The other option the president has that does not require Congress is to issue humanitarian parole, which comes with work authorization, on a case-by-case basis if there is an urgent need.

The Biden administration already does this for people from certain countries. One of those programs, which extends a two-year humanitarian parole for Cubans, Haitians, Nicaraguans and Venezuelans who have sponsors committed to supporting their needs, is facing a legal challenge from 21 Republican-led states.

The administration also offers humanitarian parole of up to two years and immediate permission to apply for a work permit for some migrants who register through a smartphone app, called CBP One, for an appointment at an official port of entry on the U.S. southern border. But White House officials said very few people receiving humanitarian parole and eligible to apply right away for a work permit have done so.

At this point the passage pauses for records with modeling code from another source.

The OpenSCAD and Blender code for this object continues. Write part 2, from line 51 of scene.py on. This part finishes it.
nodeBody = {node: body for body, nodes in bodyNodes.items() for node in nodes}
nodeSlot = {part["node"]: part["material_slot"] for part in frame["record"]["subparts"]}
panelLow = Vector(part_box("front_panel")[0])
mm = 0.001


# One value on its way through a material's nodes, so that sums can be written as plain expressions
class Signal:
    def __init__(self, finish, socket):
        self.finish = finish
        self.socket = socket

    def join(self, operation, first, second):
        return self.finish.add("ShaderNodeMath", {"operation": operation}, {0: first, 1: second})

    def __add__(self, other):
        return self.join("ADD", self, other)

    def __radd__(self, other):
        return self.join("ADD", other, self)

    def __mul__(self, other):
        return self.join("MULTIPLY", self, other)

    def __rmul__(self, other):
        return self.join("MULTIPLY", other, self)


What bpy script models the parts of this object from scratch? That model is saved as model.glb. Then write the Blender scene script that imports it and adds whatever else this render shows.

Democrats in Illinois and other parts of the country are asking the Biden administration to create a humanitarian parole program that pairs with the individual employment needs of states. Gov. Eric Holcomb, Republican of Indiana, has said his state would support this type of program as well.

But a new humanitarian parole program that comes with work authorization would not do anything to help other asylum seekers in the country waiting for permission to work.

Ms. Hochul met with officials in the White House on Wednesday. The Biden administration said it would continue to help with housing and additional federal assistance for education and health services.

Officials also said the administration would launch an effort to assist asylum seekers — in New York and around the country — who are already eligible to apply for work authorization but have yet to do so. But that will only cover a fraction of the asylum seekers in New York who cannot support themselves.